O direito ao debate


Com 38 anos (completados no último dia 15 de Novembro) Buffon chegou à 167 internacionalizações, empatando com Iker Casillas (Espanha) e Vitālijs Astafjevs (Letônia) nos jogadores mais convocados de todos os tempos. Caso tudo ocorra dentro da normalidade e não seja afetado por lesões e/ou super-momentos dos seus "concorrentes" italianos - Gianluigi Donnarumma está certamente à espreita da oportunidade -, no final de 2017 o arqueiro da Juventus terá com toda a certeza ultrapassado Hossam Hassan (Egito) e, na pior das hipóteses, será o segundo classificado desta lista, atrás apenas de Ahmed Hassan (também do Egito). 

O goleiro já afirmou querer jogar pelo menos mais um Mundial, contando com isso, baterá este recorde e pode até tornar-se o primeiro jogador a galgar a barreira dos 200 jogos por uma seleção, dependendo da atuação da Itália no país dos Czares (acrescentamos, mesmo que até ao final do Mundial de 2018 a contagem esteja abaixo do número redondo, possivelmente tanto jogador como federação farão todos os esforços para atingir a marca, que será histórica).

Campeão mundial e "sub-continental" (Taça UEFA), vários outros títulos individuais e coletivos catapultam Buffon para o Olimpo dos guarda-redes. Como concorrente maior ao título hipotético de melhor goleiro italiano de todos os tempos, temos Dino Zoff. Dono de uma carreira invejável, com 112 internacionalizações pela seleção italiana - numa época em que os jogos entre nações eram menos regulares que nos dias de hoje -, vários títulos nacionais, continentais e internacionais, foi o melhor arqueiro da sua geração, embora haja quem advogue pelo alemão Sepp Maier (também um dos melhores de todos os tempos).

Trazemos este registo para a mesa para abordar um tema muito mais profundo que a comparação entre dois jogadores, que sempre gera debate nos estádios, nas mesas de café e na esfera virtual: Modernismo vs Saudosismo. Os termos são fortes, ninguém quer ser apelidado de qualquer um dos dois por achar um jogador contemporâneo superior a um dos tempos antigos, e vice-versa; e embora haja outros exemplos que colocam frente a frente jogadores de gerações diferentes, como Lahm e Vogts ou Messi e Maradona/Di Stéfano, esta "batalha" de goleiros é talvez a que melhor personifica a eterna discussão.
O antes e o agora. Embate rotineiro nas rodas de discussão do futebol.

Dois homens excepcionais, onde a preferência fica unicamente na opinião.
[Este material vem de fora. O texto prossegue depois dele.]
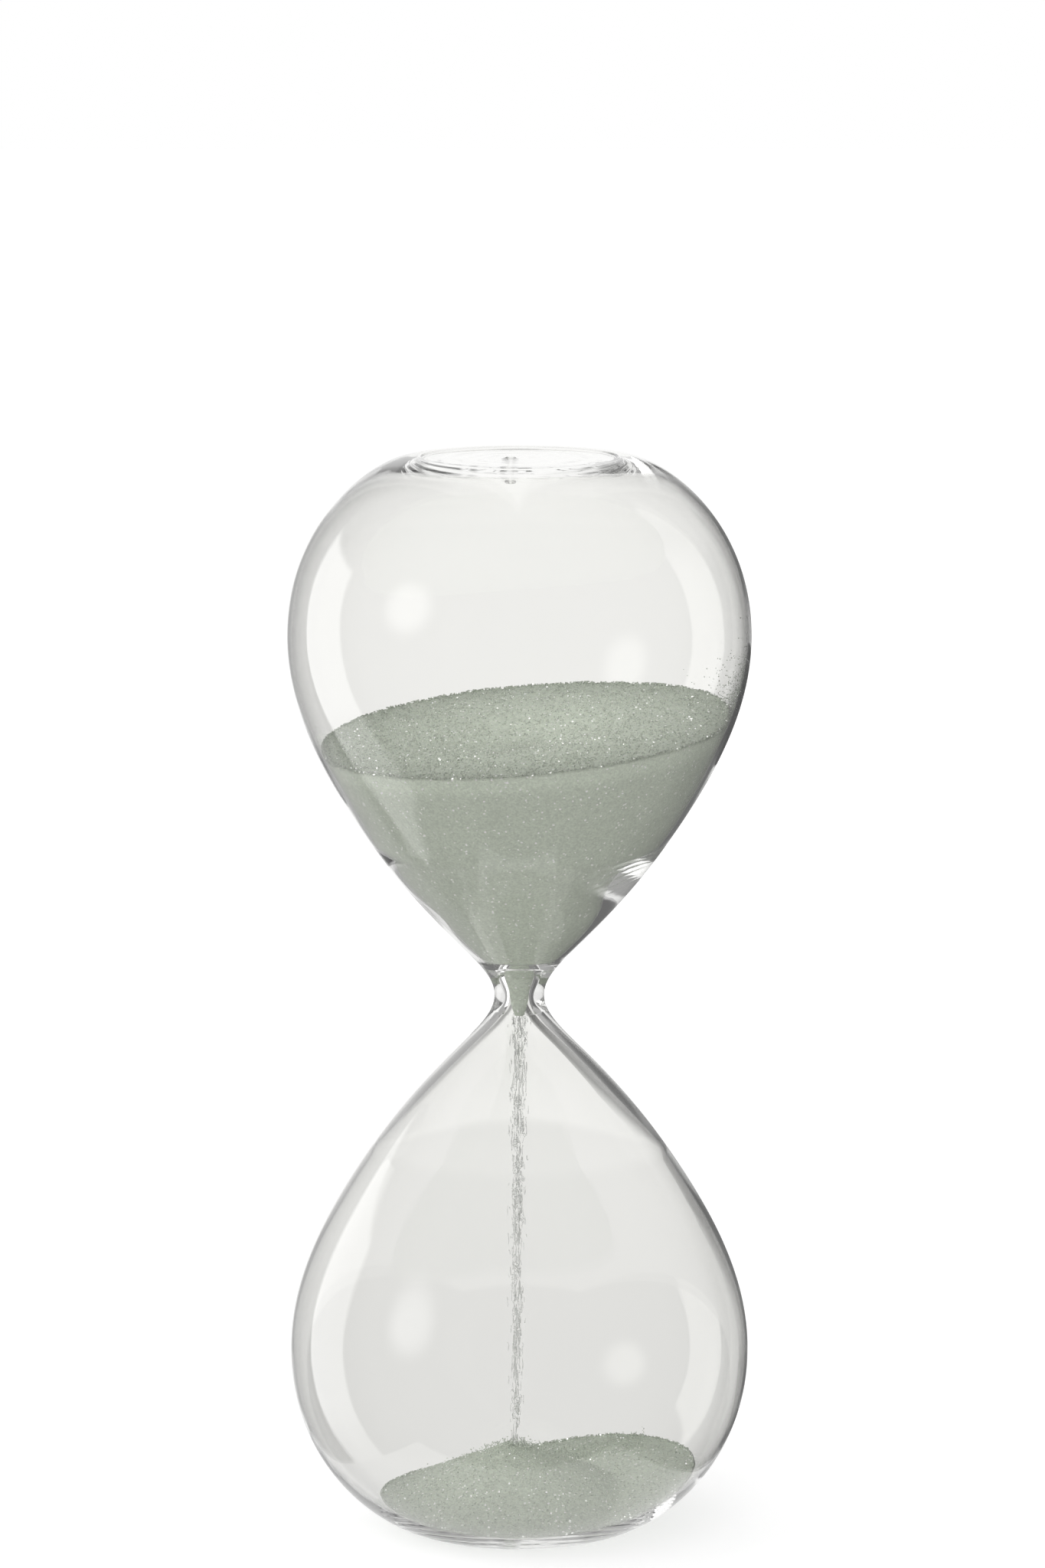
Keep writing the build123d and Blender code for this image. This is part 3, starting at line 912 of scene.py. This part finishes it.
def studio_world():
    """The room as the glass mirrors it, and the light that it gives to the sand and the floor."""
    world = bpy.data.worlds.new("studio")
    world.use_nodes = True
    tree = world.node_tree
    where = tree.nodes.new("ShaderNodeTexCoord")
    paint = Painter(tree, where.outputs["Generated"])
    mirrored = studio_round(paint, CAMERA_SIDE, DARK_RIGHT, GREY_LEFT)
    room = paint.mixed(FILL_SIDES, FILL_ZENITH, paint.turn(paint.elevation, 25, 65))
    room = paint.mixed(room, FLOOR_FILL, paint.turn(paint.elevation, 0, -10))
    fill = studio_round(paint, room, *FILL_WINGS)
    fill = paint.mixed(fill, FRONT_LIGHT, paint.patch(*FRONT_AT, 10, 44))
    fill = paint.mixed(fill, KEY_LIGHT, paint.patch(*KEY_AT, 12, 32))
    pale = paint.mixed(CLEAR_LOW, CLEAR_HIGH, paint.turn(paint.elevation, -4, 4))
    clear = paint.math("MULTIPLY", paint.sector(paint.azimuth, *CLEAR_ROUND, 2), paint.seen_through())
    shown = paint.mixed(mirrored, pale, clear)
    value = paint.mixed(shown, fill, paint.lighting())
    path = tree.nodes.new("ShaderNodeLightPath")
    value = paint.mixed(value, 1.0, path.outputs["Is Camera Ray"])
    tree.links.new(value, tree.nodes["Background"].inputs["Strength"])
    tree.nodes["Background"].inputs["Color"].default_value = (1, 1, 1, 1)
    world.cycles.sampling_method = "NONE"
    bpy.context.scene.world = world


studio_world()

# ---------------------------------------------------------------- camera
CAMERA_DISTANCE = 1.40
CAMERA_ELEVATION = 11.03
LENS = 139.0
AIM_ABOVE_WAIST = 0.0487  # in the picture's plane
AIM_RIGHT = 0.00076

elevation = math.radians(CAMERA_ELEVATION)
waist = Vector((0, 0, WAIST_Z))
away = Vector((0, -math.cos(elevation), math.sin(elevation)))
upward = Vector((0, math.sin(elevation), math.cos(elevation)))
camera_data = bpy.data.cameras.new("camera")
camera_data.lens = LENS
camera_data.sensor_width = 36.0
camera_data.sensor_fit = "AUTO"
camera_data.clip_end = 50
camera = bpy.data.objects.new("camera", camera_data)
camera.location = waist + away * CAMERA_DISTANCE
aim = waist + upward * AIM_ABOVE_WAIST + Vector((AIM_RIGHT, 0, 0))
camera.rotation_euler = (camera.location - aim).to_track_quat("Z", "Y").to_euler()
bpy.context.scene.collection.objects.link(camera)
bpy.context.scene.camera = camera

scene = bpy.context.scene
scene.view_settings.view_transform = "Standard"
scene.view_settings.look = "None"
scene.cycles.max_bounces = 72
scene.cycles.transmission_bounces = 64
scene.cycles.glossy_bounces = 64
scene.cycles.diffuse_bounces = 4
scene.cycles.transparent_max_bounces = 32
scene.cycles.use_denoising = True
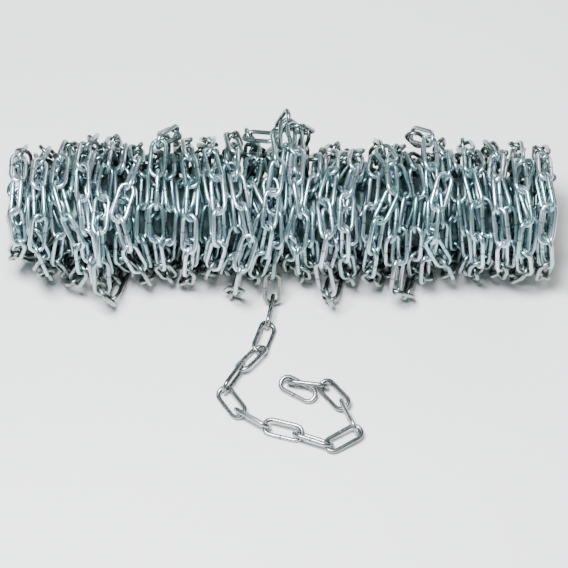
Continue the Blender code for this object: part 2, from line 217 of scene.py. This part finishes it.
# The free end: the outer strand comes over the top and down the front, and hangs on as the tail.
firstTail = tailFrames[0]
downward = firstTail[1] if firstTail[1][2] < 0 else -firstTail[1]
hangPoint = firstTail[0] - jointReach * downward
distances = np.linalg.norm(outer - hangPoint, axis=1)
cut = next(int(k) for k in np.argsort(distances)
           if all(abs(k - held) > holdSet["cutApart"] for held in heldLinks))
outer[:cut + 1] = drawTo(outer[:cut + 1], cut, hangPoint, holdSet["cutDraw"])


# Next to each held link, and to the tail, the roll is led over to the held one's own.
def rollToHeld(rollAt, across, outward):
    wanted = {k: side for k, (_, _, side) in heldLinks.items()}
    wanted[cut] = firstTail[2]
    for k, side in wanted.items():
        angle = np.arctan2(side @ outward[k], side @ across[k]) - rollAt[k] - pi / 2 * k
        angle = (angle + pi / 2) % pi - pi / 2
        away = np.abs(np.arange(len(rollAt)) - k)
        rollAt = rollAt + angle * np.where(away < holdSet["rollOver"], 1 - away / holdSet["rollOver"], 0)
    return rollAt


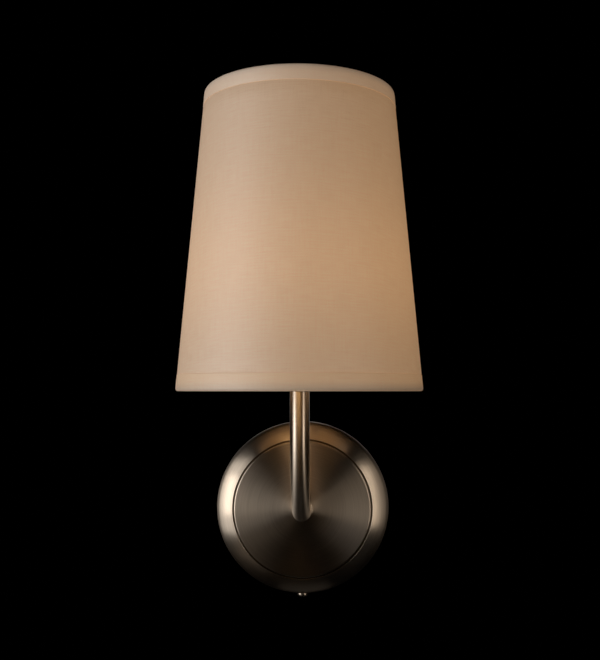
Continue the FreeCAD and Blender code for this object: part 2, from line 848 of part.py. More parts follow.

De um lado, o apelidado de "saudosismo". Quem fez primeiro, fez melhor. Quem fez com menos preparação estrutural e logística, é mais idôneo. O mérito do vanguardismo sobre a execução. Do outro, o "modernismo". O agora é sempre superior. O "ver" sempre tem vantagem sobre a documentação. A teoria da máquina do tempo. Ninguém pode afirmar que Pelé seria igualmente gigante nos dias de hoje, em que os esquemas defensivos estão mais bem preparados para "sufocar" os craques; tal como não seria realista pensar que Messi seria hours concours numa época em que as entradas assassinas eram apanágio, e a proteção aos melhores jogadores - como, por exemplo, a amostragem de cartões -, não eram nem uma miragem.

Então, no fundo, por que não pode um jogador do antigamente ser melhor que um da contemporaneidade? Em que lote colocamos mitos do esporte, como Giuseppe Meazza, Matthias Sindelar ou György Sárosi? No espectro oposto, o que um jogador de hoje tem de fazer para igualar ou ultrapassar os monstros do passado? Terá invariavelmente e injustamente que fazer pelo menos um pouco mais para igualar? É assim tão descabido achar que Hazard é superior a Paul Van Himst? Shevchenko melhor que Blokhin? Iniesta acima de Luis Suárez Miramontes? 

Nada é ridículo na tomada de uma posição. Ninguém é dono da verdade. Nenhum argumento é melhor que outro. Cabe a cada um fazer a sua leitura e formar a sua opinião. Informada. Consciente.
O debate, esse, estará sempre aberto.